As noted above, academia does sometimes feed into policy processes. This, some academics might claim is the engagement with social knowledge that I’m looking for. Knowledge is fed back out to circulate in the real world. See? Academia has impact! Let’s think more about policy though. It is the field of another sort of knowledge expert – in fact two types of knowledge experts: policy geeks and politicians. So knowledge developed in academia by knowledge professionals is then passed on to other trustworthy knowledge professionals. As for the general population, their knowledge is considered important only very tangentially. An academic might write a popular social science book, and a few do, but it’s rather deviant behaviour, not at all the sort of thing one would do to gain respect among one’s peers.
This type of popular social science book (The Spirit Level, say) is about transferring some of the knowledge developed by knowledge professionals out into the big wide world. What is almost never of interest is the notion of academia helping to develop social knowledge within social settings – as PAR in its genuine form might do. One of the reasons for this, I fear, is that one cannot, say, play clever re/categorisation games when dealing with non-academics. Most people want something understandable and new to be linked to the new category or they’ll shut you down. An academic would never be so disrespectful to their colleague. So going out into the real world risks your ideas being shot down, or worse, disrespected (an academic is allowed to shoot down another’s idea but respectfully).

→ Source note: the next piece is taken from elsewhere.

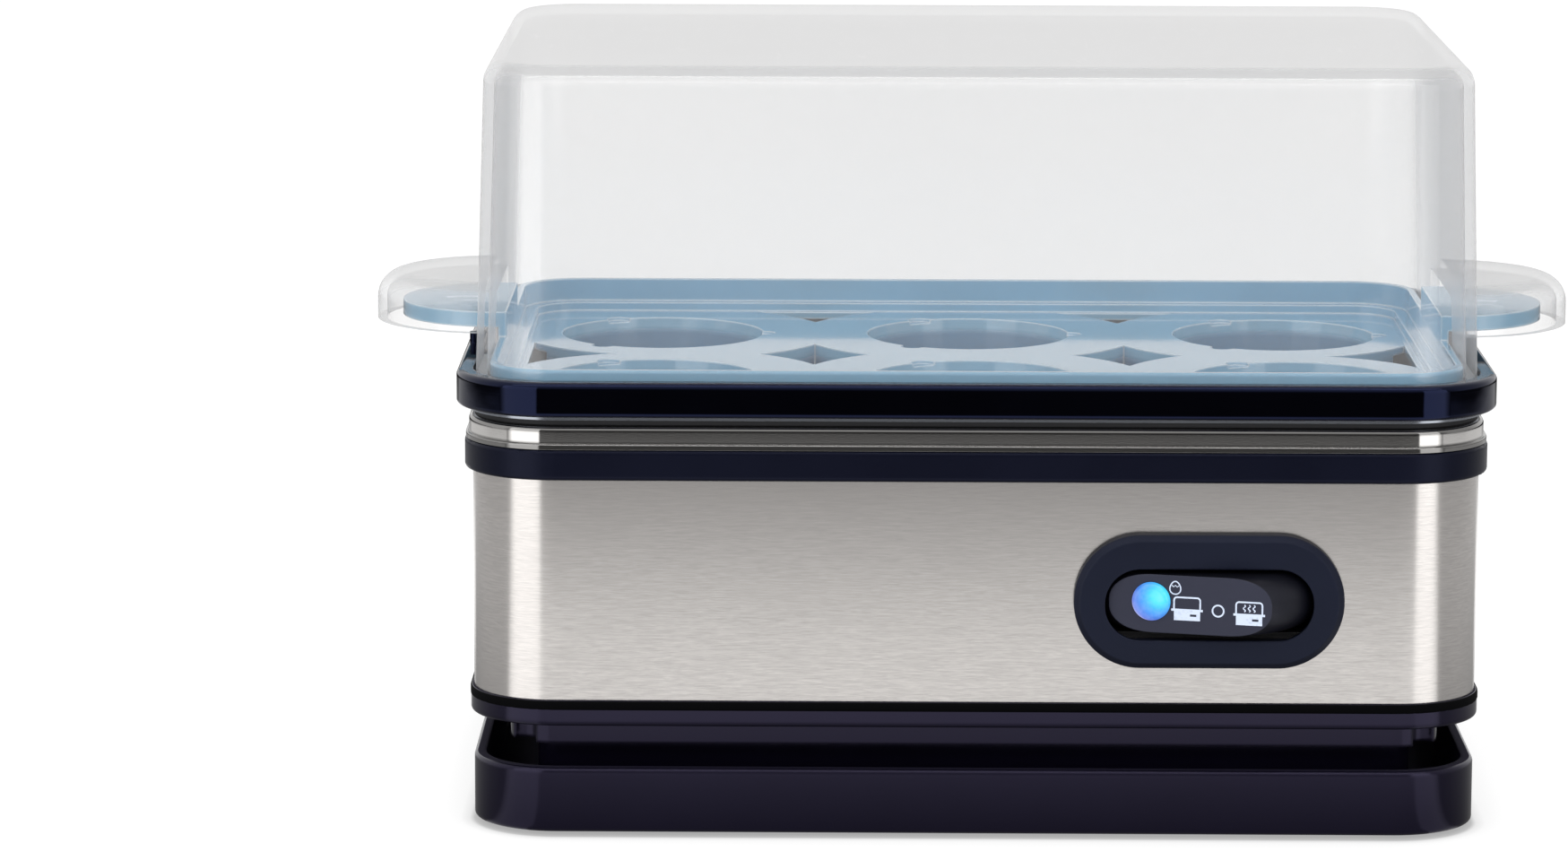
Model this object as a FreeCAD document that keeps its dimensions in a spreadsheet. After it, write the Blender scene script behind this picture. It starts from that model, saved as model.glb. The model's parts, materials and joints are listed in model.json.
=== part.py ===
import FreeCAD
import Part
import math
import os
import Sketcher

# Electric cooker for six eggs. Millimetres. +Z is up, the switch faces -Y, and the origin is at
# the centre of the footprint on the table. Every outline is an offset of the top rim's outline.

os.makedirs("parts", exist_ok=True)
doc = FreeCAD.newDocument("egg_cooker")

TOUCH = 0.05
TRACE = 0.005
X_AXIS = FreeCAD.Vector(1, 0, 0)
Y_AXIS = FreeCAD.Vector(0, 1, 0)
Z_AXIS = FreeCAD.Vector(0, 0, 1)
SIDES = (-1, 1)
X_SIDES = ((-1, "left"), (1, "right"))
Y_SIDES = ((-1, "front"), (1, "back"))
CORNERS = ((-1, -1), (1, -1), (1, 1), (-1, 1))

SHEET = {
    # master outline: the top rim
    "rim_half_x": 97.0,
    "rim_half_y": 66.5,
    "rim_corner": 19.0,
    # levels, from the table up
    "plinth_low": 0.8,
    "plinth_floor": 2.8,
    "plinth_top": 13.0,
    "neck_step": 16.2,
    "deck_low": 21.1,
    "deck_top": 23.1,
    "flange_top": 25.9,
    "shell_top": 67.5,
    "band_top": 73.3,
    "collar_top": 77.7,
    "seal_top": 78.8,
    "rim_low": 79.5,
    "rim_top": 86.0,
    # insets from the rim's outline
    "plinth_in": 3.0,
    "neck_in": 9.8,
    "core_in": 15.0,
    "flange_in": 2.4,
    "shell_in": 3.0,
    "band_in": 1.5,
    "collar_in": 2.3,
    "collar_lip_in": 1.7,
    "seal_in": 3.4,
    "pan_flange_in": 2.1,
    "bore_in": 8.2,
    "frame_inner_in": 7.4,
    # walls
    "plinth_wall": 2.2,
    "housing_wall": 2.0,
    "shell_wall": 0.8,
    "pan_wall": 0.7,
    "lid_wall": 2.0,
    "tray_wall": 1.6,
    # top rim
    "lid_ledge_in": 3.1,
    "lid_ledge_top": 84.0,
    "tray_ledge_in": 5.9,
    "tray_ledge_top": 81.1,
    "post_radius": 0.8,
    "post_top": 88.2,
    "post_in": 1.5,
    "post_half_gap": 18.0,
    # collar and band
    "collar_lip": 1.1,
    "lug_radius": 5.0,
    "lug_thick": 3.0,
    "pillar_radius": 4.0,
    "pillar_x": 84.4,
    "pillar_y": 53.9,
    # screws
    "screw_radius": 1.5,
    "screw_head_radius": 3.0,
    "screw_head": 2.4,
    "base_screw_x": 70.0,
    "base_screw_y": 40.0,
    "base_boss_radius": 4.0,
    # feet
    "foot_radius": 6.0,
    "foot_height": 1.4,
    "foot_x": 82.0,
    "foot_y": 51.5,
    # rating-label pad under the floor
    "label_low": 0.4,
    "label_half_x": 30.0,
    "label_half_y": 16.0,
    # cord outlet
    "gland_x": -30.0,
    "gland_z": 9.5,
    "gland_bore": 3.1,
    "gland_half": 4.2,
    "gland_lip": 1.6,
    "gland_lip_thick": 2.0,
    "cord_notch_half": 4.3,
    # deck cable slot
    "slot_x": -52.0,
    "slot_y": 22.0,
    "slot_length": 26.0,
    "slot_width": 16.0,
    # water pan
    "pan_floor": 64.0,
    "pan_top_in": 8.5,
    "pan_foot_in": 17.5,
    "pan_top_corner": 10.5,
    "pan_foot_corner": 9.0,
    # heating parts
    "plate_half_x": 60.0,
    "plate_half_y": 32.0,
    "plate_corner": 14.0,
    "plate_thick": 3.0,
    "coil_radius": 18.0,
    "coil_tube": 3.2,
    "coil_left": -34.0,
    "coil_right": 44.0,
    "pin_radius": 1.6,
    "pin_length": 9.0,
    "clamp_half": 24.0,
    "clamp_width": 7.0,
    "clamp_thick": 1.2,
    "thermostat_radius": 8.0,
    "thermostat_height": 7.5,
    "tab_pitch": 9.6,
    "fuse_radius": 2.2,
    "fuse_length": 13.0,
    "fuse_x": 12.0,
    "fuse_y": -9.8,
    "earth_x": -22.1,
    # terminal block, board and what is on it
    "block_x": -52.0,
    "block_y": 0.0,
    "block_length": 26.0,
    "block_width": 13.0,
    "block_height": 12.0,
    "well_pitch": 7.8,
    "well_depth": 4.0,
    "board_left": -14.0,
    "board_front": -22.0,
    "board_length": 62.0,
    "board_width": 46.0,
    "board_low": 29.1,
    "board_thick": 1.6,
    "board_inset": 5.0,
    "standoff_radius": 2.5,
    "buzzer_x": 34.0,
    "buzzer_y": 12.0,
    "buzzer_radius": 6.0,
    "buzzer_height": 7.0,
    "buzzer_floor": 2.9,
    "resistor_x": -6.0,
    "resistor_y": 8.0,
    "resistor_length": 18.0,
    "resistor_width": 7.0,
    "resistor_height": 8.0,
    "capacitor_x": 10.0,
    "capacitor_y": -12.0,
    "capacitor_radius": 4.0,
    "capacitor_height": 10.0,
    "lead_radius": 1.1,
    # switch
    "switch_x": 43.0,
    "switch_z": 45.4,
    "bezel_half_x": 25.0,
    "bezel_half_z": 12.5,
    "bezel_proud": 2.7,
    "bezel_lip": 1.2,
    "bezel_bevel": 1.1,
    "mouth_half_x": 19.3,
    "mouth_half_z": 6.7,
    "mouth_drop": 0.4,
    "flat": 0.15,
    "cell_half_x": 22.2,
    "cell_half_z": 6.1,
    "cell_corner": 1.5,
    "case_wall": 3.0,
    "case_back": 2.0,
    "case_depth": 19.2,
    "terminal_width": 6.3,
    "terminal_thick": 0.8,
    "terminal_length": 9.0,
    "terminal_pitch": 13.0,
    # rocker, in its own frame with the pivot at the origin
    "pivot_depth": 53.4,
    "rocker_face": 15.3,
    "rocker_radius": 21.6,
    "rocker_half_z": 5.45,
    "rocker_rim": 4.9,
    "rocker_back": 2.0,
    "rocker_hub": 5.0,
    "rocker_rest": 14.0,
    "rocker_bore": 1.25,
    "rocker_pin": 1.2,
    "lens_at": -7.3,
    "lens_up": 0.4,
    "lens_radius": 3.6,
    "lens_depth": 2.6,
    "lens_dome": 1.1,
    "lamp_radius": 2.4,
    "lamp_pocket": 8.6,
    # egg tray
    "tray_floor": 81.2,
    "tray_thick": 1.4,
    "tray_flange_low": 81.4,
    "tray_flange_top": 82.9,
    "tray_top": 87.4,
    "tray_in": 6.2,
    "tray_well_in": 8.7,
    "hole_pitch": 60.7,
    "hole_row": 27.1,
    "hole_radius": 20.0,
    "collar_low_radius": 19.94,
    "collar_drop": 8.0,
    "collar_slope": 12.0,
    "notch_radius": 2.3,
    "web_arc": 33.5,
    "end_arc": 28.3,
    "vent_edge": 11.5,
    "vent_drop": 4.0,
    "skirt_wall": 1.2,
    "skirt_half_y": 18.0,
    "skirt_reach": 83.0,
    "end_vent_x": 64.0,
    "end_vent_y": 16.0,
    "centre_vent_x": 46.0,
    "handle_radius": 19.6,
    "handle_x": 90.7,
    "handle_low": 89.2,
    "handle_top": 92.2,
    "handle_wall": 1.6,
    # lid
    "lid_low": 84.3,
    "lid_top": 143.7,
    "lid_in": 3.6,
    "lid_draft": 1.8,
    "lid_slope": 1.736,
    "lid_edge": 4.0,
    "lid_inner_edge": 2.2,
    "ear_x": 92.2,
    "ear_radius": 23.0,
    "ear_low": 88.5,
    "ear_top": 97.8,
    "ear_wall": 1.8,
    "ear_edge": 5.2,
    # edge treatments
    "soft_edge": 0.8,
    "fine_edge": 0.4,
    "rim_edge": 1.2,
    "tray_edge": 0.6,
    "lens_edge": 1.05,
}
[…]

Even where PAR is practiced in a reasonably genuine way, the focus for academia is on what can be reported back in academia. No real value is attached to what is left behind. No doubt neo-liberalisation processes requiring endless papers to be written have contributed to this attitude, but I think the basis of it is the simple Enlightenment assumption that the knowledge that matters is what knowledge experts know. For this reason the the practice of developing knowledge in social worlds is massively underdeveloped – why not have a hundred methods for doing it that go beyond PAR? Perhaps because there’s no academic kudos in it.
Perhaps you might read this and see no problem, but I put it to you that this way of envisaging knowledge is profoundly undemocratic. New knowledge exists, apparently, to be circulated among sets of knowledge professionals. The messy business of engaging with social knowledge is entirely peripheral. As a result I have some sympathy with right wing claims about liberal elites. Academia is elitist, in both a general sense and in the strictest sense of the term: it develops a knowledge elite, it creates competition within that knowledge elite that follows rules entirely constructed within the elite. To win in the academia game one does not have to do anything useful for ordinary people, one only has to please those above you in the elite hierarchy. This brings us to the argument over ‘impact’, which I’ll pass over here except to leave this reference for those interested: Pain, R., Kesby, M. and Askins, K. (2011) ‘Geographies of impact: power, participation and potential’, Area, 43(2), pp. 183–188. doi: 10.1111/j.1475-4762.2010.00978.x.
The point I want to make is that for the most part academia only sees itself engaging with other knowledge professionals. But social knowledge is what determines, to a large degree, the direction of society. If academics are not only cut off from this, but disparaging of it, then they are largely cutting off the possibility of being involved in democratic development of knowledge in society.
I know someone who works in health policy who would at this point give me a long argument about why it is necessary to have specialist knowledge and the corresponding knowledge specialists in a complex policy area. And that’s not entirely wrong, but firstly I think those policy experts often do construct a bubble for themselves in which those they are deciding for don’t figure as often as they should. Secondly, much of what social science is concerned about is not complex technical areas of policy but the everyday of how we live and why society works as it does. If this knowledge is developed in a specialist environment cut off from everday life then it is elite knowledge and academics are the elite that they are sometimes denounced as. And the gulf between elites and the rest is not only real but policed by academics themselves. The fact that your writing itself might be ‘Marxist’ doesn’t change your position as part of this elite. If your interest is only in what you and a handful of your colleagues know rather than what social bodies know then aren’t you involved in perpetuating an elite?
Before I finish I’ll raise one beautiful corner of academia that has fully developed the idea that knowledge might develop autonomously from academia yet still be worthy of respect: de-colonial social science specifically addressing indigenous knowledge and the importance of defending its relative autonomy. However I don’t think this excellent exception can be offered as a defence of the rest of academia. Rather we should ask: why is it only indigenous peoples who develop knowledge we can respect outside of an academic context? Why can’t other social groups to be respected for their worldviews, or at least engaged with as equals? One small corner of academia that has finally given up its elitism does not redeem the rest of academia that has no interest in social knowledge except as something to extract.
It’s difficult to think of genuine partnerships between academia and other social groups in which each has respect for each other’s knowledge, because academics, whatever they might say, rarely do respect other people’s knowledge, and they respect their own too much (even when it’s little more than a constant re-working of categories). That might sound offensive, but I write this addressed to myself as much as others. It is difficult to work on building social knowledge because other people are frustrating and it is very slow work without much glory. But if you are researching social movements, as I am, is there any other task as worth committing yourself to?
A social movement is to a significant degree a movement to change how we view the world. It is the task many academics see themselves as performing, but in a social movement it is applied to society as a whole rather than a knowledge elite. It would be good to see more academics involved in this messy business that social movements are involved in: attempting to change social knowledge. I would add that to engage as an academic in the development of social knowledge would place us naturally within social movements. Though of course it is often the other way round: people in social movements go into academia in the hope of doing something useful. I wish they weren’t so often distracted into the Enlightenment path of developing knowledge about the social. It’s not that nothing good can ever come of that, it’s just that little has so far, and the task of developing social knowledge seems to me so much more useful and interesting.